The Bruins book is the conclusion of Whalen’s trilogy looking at Boston pro teams that helped change the city at that time: Spirit of ’67: The Cardiac Kids, El Birdos, and the World Series That Captivated America (Rowman & Littlefield Publishers, 2017), about the Red Sox Impossible Dream season, and Dynasty’s End: Bill Russell and the 1968-69 World Champion Boston Celtics (Northeastern University Press, 2003).
Long a backwater, by 1970 Boston was building a new attitude, from the Prudential Tower rising into the long-static skyline to its sports teams giving fans something to cheer for—in the case of the Bruins and Red Sox, for the first time in many years.

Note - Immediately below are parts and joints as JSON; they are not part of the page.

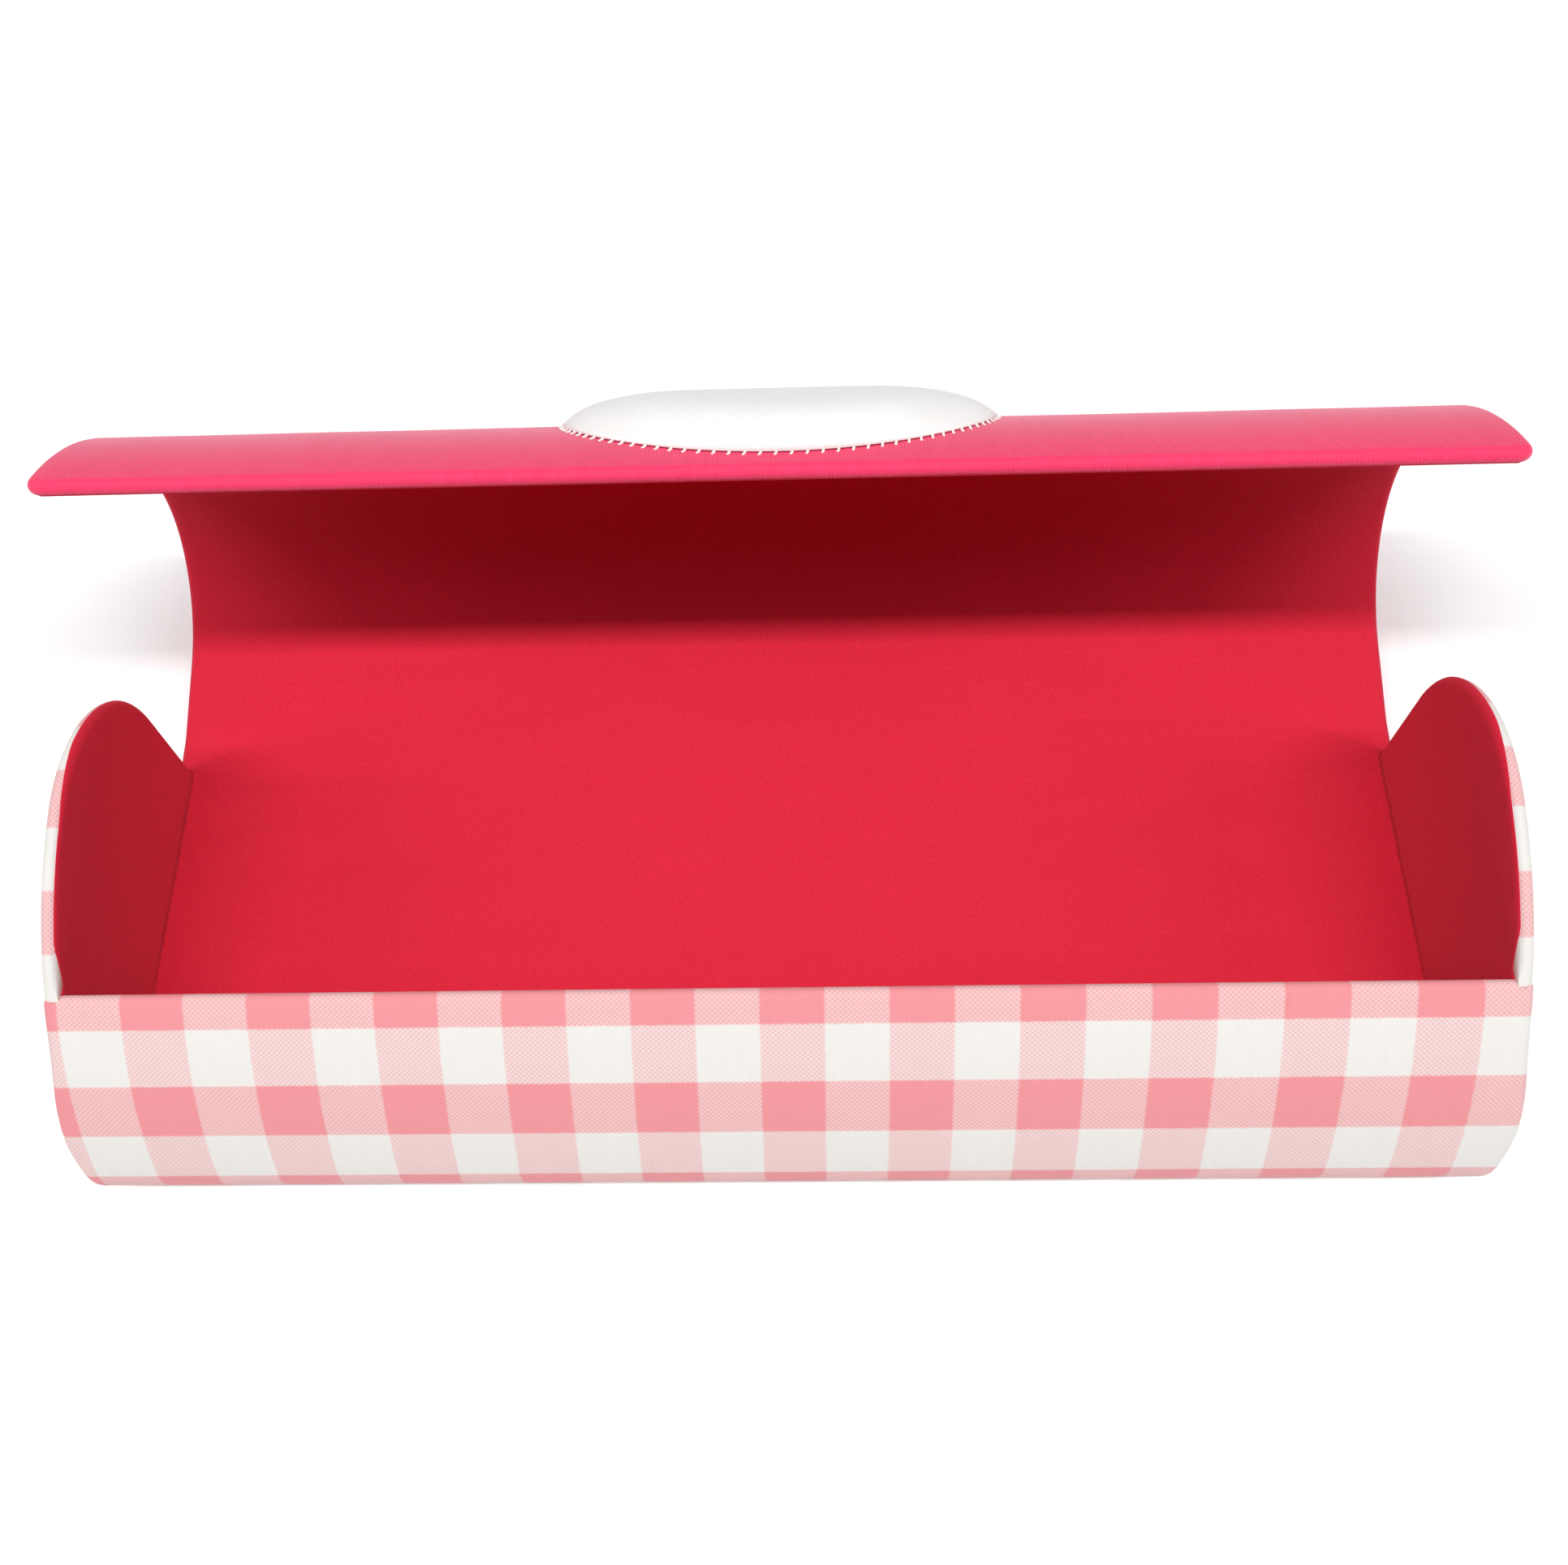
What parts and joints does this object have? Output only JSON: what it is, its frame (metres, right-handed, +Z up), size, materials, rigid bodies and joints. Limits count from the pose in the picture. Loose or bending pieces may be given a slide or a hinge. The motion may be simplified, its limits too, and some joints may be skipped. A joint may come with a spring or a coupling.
{
  "type": "eyeglasses case",
  "caption": "Hard eyeglasses case in checked cloth: a padded tray with end panels, and a curled lid on a cloth hinge that closes over the tray's front with hidden magnets.",
  "frame": {"origin": "middle of the flat underside, on the surface that the case stands on", "axes": "+X along the case's length to the right end seen from the front, +Y from the front wall to the hinge, +Z up"},
  "size_m": [0.164, 0.0893, 0.0598],
  "materials": {
    "gingham_cotton": "pink and white checked cotton, plain weave",
    "lid_cloth": "bright pinkish red cloth with a fine rib",
    "red_lining": "red brushed lining cloth",
    "white_cloth": "white brushed cloth",
    "white_thread": "white sewing thread",
    "fibreboard": "pressed fibreboard",
    "foam": "soft padding",
    "steel": "bare sheet steel",
    "nickel_plate": "nickel plate"
  },
  "bodies": {
    "base": {"base_cover": "gingham_cotton", "base_shell": "fibreboard", "base_lining": "red_lining", "floor_padding": "foam", "strike_plate_left": "steel", "strike_plate_right": "steel", "end_cover_left": "gingham_cotton", "end_cover_right": "gingham_cotton", "end_board_left": "fibreboard", "end_board_right": "fibreboard", "end_lining_left": "red_lining", "end_lining_right": "red_lining", "hinge_tape": "lid_cloth", "hinge_lining": "red_lining"},
    "lid": {"lid_cover": "lid_cloth", "lid_shell": "fibreboard", "lid_lining": "red_lining", "magnet_left": "nickel_plate", "magnet_right": "nickel_plate", "patch_padding": "foam", "patch_cover": "white_cloth", "patch_stitching": "white_thread"}
  },
  "joints": [
    {"name": "lid_hinge", "type": "hinge", "parent": "base", "child": "lid", "pos_m": [0, 0.0254, 0.0043], "axis": [1, 0, 0], "range_deg": [-17, 78.7], "deforming": ["hinge_tape", "hinge_lining"]}
  ]
}
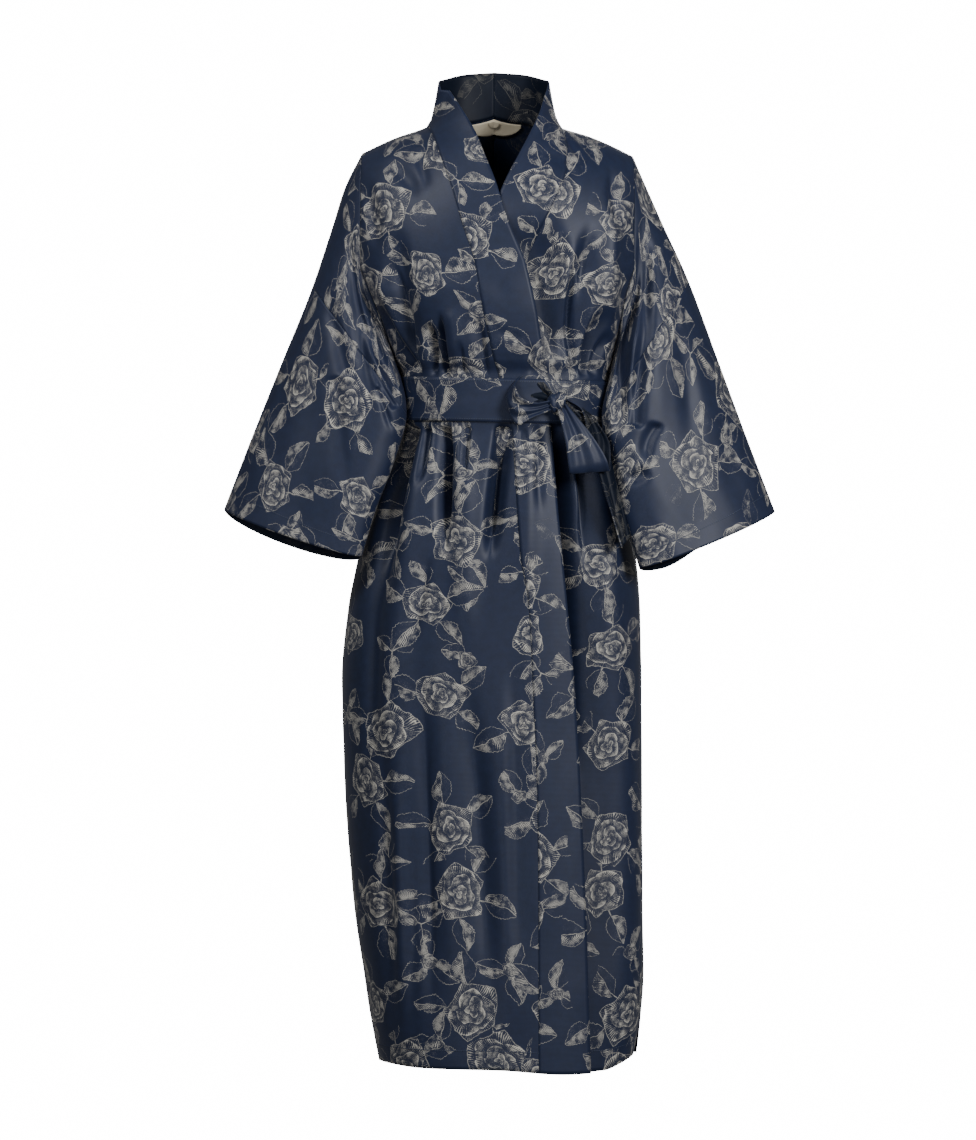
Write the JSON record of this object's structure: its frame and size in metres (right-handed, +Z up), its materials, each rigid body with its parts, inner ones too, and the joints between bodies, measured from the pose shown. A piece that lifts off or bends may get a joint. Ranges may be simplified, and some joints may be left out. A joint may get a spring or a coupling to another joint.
{
  "type": "kimono robe",
  "caption": "Long kimono robe in flower-patterned satin, worn shape with no wearer, wide sleeves, standing band and belt tied in a bow.",
  "frame": {"origin": "middle of the neck base, at the height of the shoulders' inner ends, where the robe is worn on a person's shoulders", "axes": "+Z up, +X to the wearer's left, the front faces -Y"},
  "size_m": [0.732, 0.2798, 1.333],
  "materials": {
    "satin": "navy jacquard satin with a champagne flower pattern",
    "label_tape": "plain cream woven tape"
  },
  "bodies": {
    "root": {"back_right": "satin", "back_left": "satin", "front_right": "satin", "front_left": "satin", "band_right": "satin", "band_left": "satin", "shoulder_right": "satin", "sleeve_right": "satin", "shoulder_left": "satin", "sleeve_left": "satin", "belt": "satin", "belt_knot": "satin", "bow_loop_right": "satin", "bow_loop_left": "satin", "belt_tail": "satin", "neck_label": "label_tape", "hang_loop": "label_tape"}
  },
  "joints": []
}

Boston Mayor “Kevin White (Hon.’74) called it the New Boston,” Whalen notes. “He became mayor in 1968, and he was basically bringing the city into the 20th century. It had been on the outs for several decades, people weren’t investing money here, the population was leaving. But now there seemed to be a revitalization taking place, and we were just a few years from Faneuil Hall Market being done over by White.”
The Bruins brought a fresh kind of hockey to the ice, from Orr’s graceful skating to Phil Esposito camping out in front of the opponent’s net to score. One trait that wasn’t new was their willingness to fight, starting first and foremost with the hard-partying Derek Sanderson, who fed Orr the puck for that famous goal, and came to epitomize a new kind of hockey player off the ice—hipper and more in tune with the times.
“The Bruins wore their hair long and engaged in—how shall we say it?—hedonistic activity,” Whalen says with a laugh. “And I think that was one reason people remembered that team so fondly. They had a good time.”
But while they were “a team of characters, they also had character,” he says, calling that 1970 squad the “clutch-est” team in Boston history, as they ran through the rest of the league to get to the Stanley Cup finals.
“They owned New England,” Whalen says. “People talk about how the Patriots and Tom Brady own New England now? Not even close.”
Orr was already the game’s brightest star when he slipped the puck past St. Louis goalie Glenn Hall on May 10, 1970, winning the game for the Bruins, 4-3, to complete a sweep of the Blues. But the moment became truly iconic because Blues defenseman Noel Picard tripped Orr with his stick just as he was shooting. Orr flew through the air like Superman as the puck went in, and the late Boston Record-American photographer Ray Lussier captured the moment.
“It was a magical time,” Whalen says, even though (or perhaps because) in those pre-NESN days New Englanders had to turn to Channel 38’s often snowy picture to see the games. “The team, and Orr in particular, captured the imagination of all of North America and made hockey relevant.”
That season kicked up a groundswell of interest in the game, including a boom in rink construction and youth hockey participation in New England and beyond, which Whalen says helped create the generation of players that gave us the 1980 US Olympic “Miracle on Ice” team, captained by BU’s Mike Eruzione (Wheelock’77) and three other former Terriers.
The Bruins won the Cup again in 1972 and reached the finals in 1974, but a fledgling rival pro hockey league, the WHA, lured away Sanderson and other players. Hobbled by injuries, Orr was eventually traded to the Chicago Blackhawks, where he played only a few games before retiring. Today he is a beloved Bruins icon, whose name is spoken in the same breath as Williams, Russell (Hon.’02), Ortiz (Hon.’17), Brady, and other New England sports legends, and he’s been visible at the Garden during this year’s playoffs.
As for Whalen, his own hockey fandom has waxed and waned over the years, but he still has a framed copy of Lussier’s photo hanging on a wall at home. “There’s something about that team that just brings warm memories,” he says. “It’s just a special moment, before everything got complicated.”